The Robertson Scholars Leadership Program (RSLP) decided to reach out to Carolina Livery for transportation between the two campuses following the announcement that GoTriangle would no longer service that particular route, Allen Chan, executive director of the program, said. 

Some of the most frequent users of the GoTriangle service were scholars within RSLP. This is a scholarship program that allows students to take select classes on Duke’s campus before ultimately spending two years on Duke’s campus after the second semester of their sophomore year. 

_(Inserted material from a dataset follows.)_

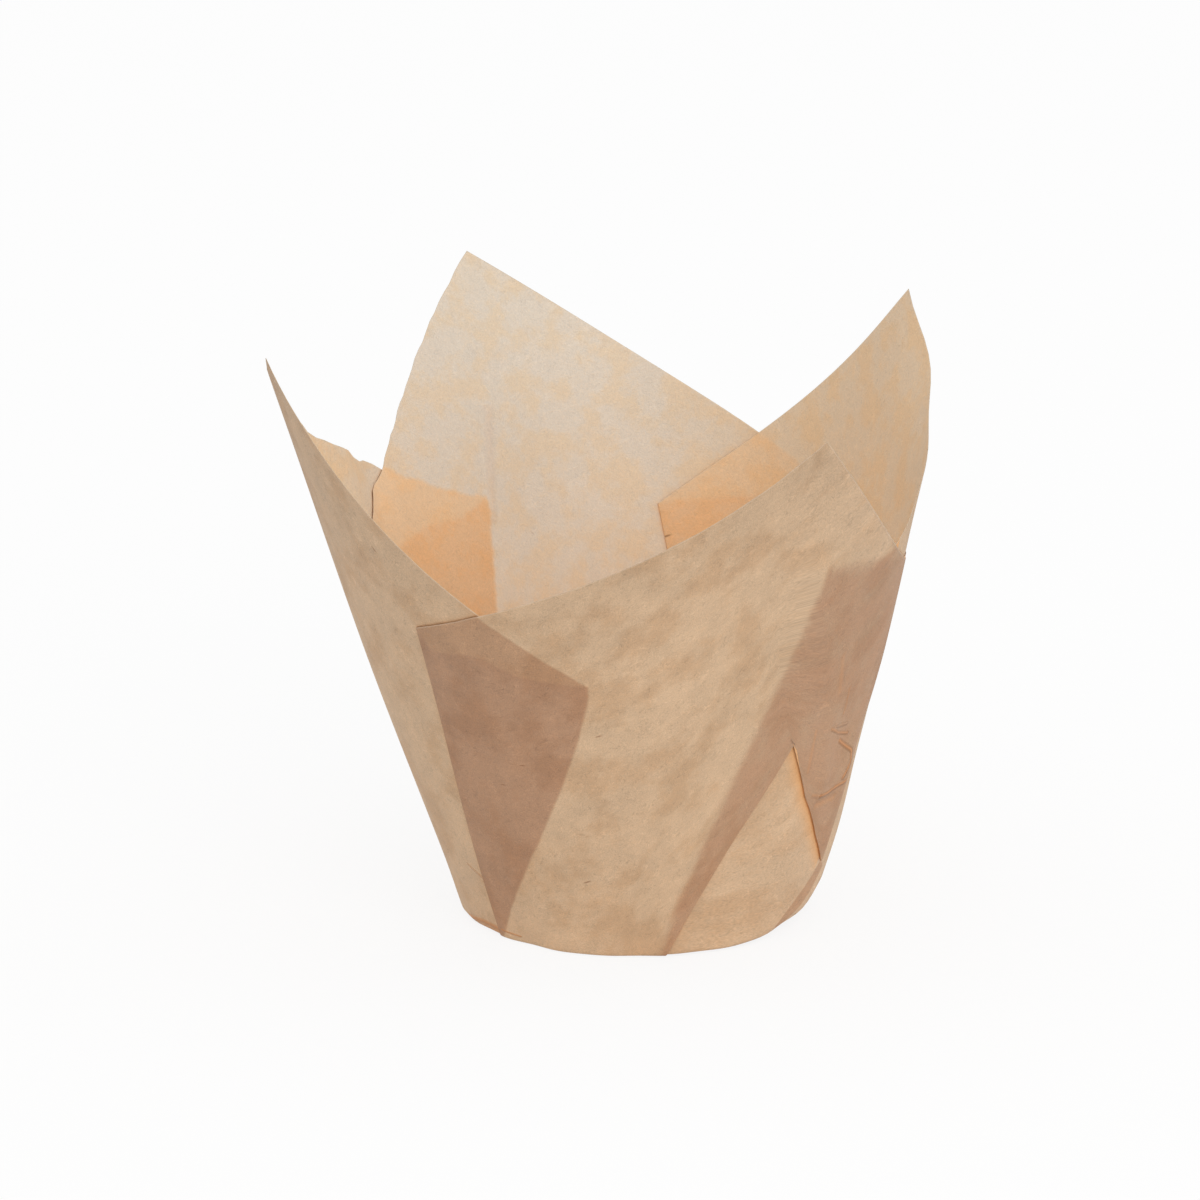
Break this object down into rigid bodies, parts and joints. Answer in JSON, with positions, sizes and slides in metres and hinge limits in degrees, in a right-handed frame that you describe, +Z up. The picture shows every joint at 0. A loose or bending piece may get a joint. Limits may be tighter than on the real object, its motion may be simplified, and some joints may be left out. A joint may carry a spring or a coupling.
{
  "type": "cupcake liner",
  "caption": "Tulip-style baking cup folded from one square sheet of brown parchment, with standing petals, knife pleats and a flat round base.",
  "frame": {"origin": "centre of the round base, on the surface that the cup stands on", "axes": "+Z up the cup; X and Y along the sides of the square sheet, so the petals point about halfway between them"},
  "size_m": [0.0871, 0.0983, 0.0853],
  "materials": {
    "parchment": "matte unbleached baking parchment"
  },
  "bodies": {
    "root": {"liner": "parchment"}
  },
  "joints": []
}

“The premise was always from the very beginning that half of the cohort would be officially Duke students and the other half would be officially UNC-Chapel Hill students,” Chan said. “That being said, when they matriculate to one or the other universities, they actually have full rights and privileges at the sister campus, as well.”

Chan said one of the goals of this program was to tie together two great universities that reside only nine miles apart from each other, which requires transportation between the two schools. 

However, the new Robertson Express will be available to more than just Robertson Scholars. Though Robertson Scholars ride for free with their ID cards, anyone affiliated with UNC will have access to the shuttle services for a one-dollar fee with their ID card. 

Anyone not associated with the school may ride the shuttle for a two-dollar charge, which, like the one-dollar charge, will be payable via cash or card. There will also be a more long-term payment plan for those who need to take the shuttle more frequently.

“We are offering basically gift cards which we are calling ride packs, and those are being sold in denominations that are worth $50 or $100 of rides, but they’ll be sold at a 20 percent discount,” McMorrow said. “So anyone who knows that they’re making a weekly roundtrip or something they can budget it sort of up front and just buy the gift card once at the beginning of the semester for a bit of a discount.”

The shuttle itself will also offer amenities such as wifi, charging stations for electronics and ADA-compliant wheelchair accessibility, in addition to lowering the carbon footprint for transportation services to Duke, Chan said. 

“We wanted it to be a cleaner option, cleaner from a carbon footprint standpoint, than what it had been in the past,” Chan said. “The estimates are that our carbon footprint is now reduced by 75 percent.” 

Information, as well as times for the shuttle service, are accessible at robertsonexpress.org for those interested in finding transportation to or from Duke’s campus from UNC.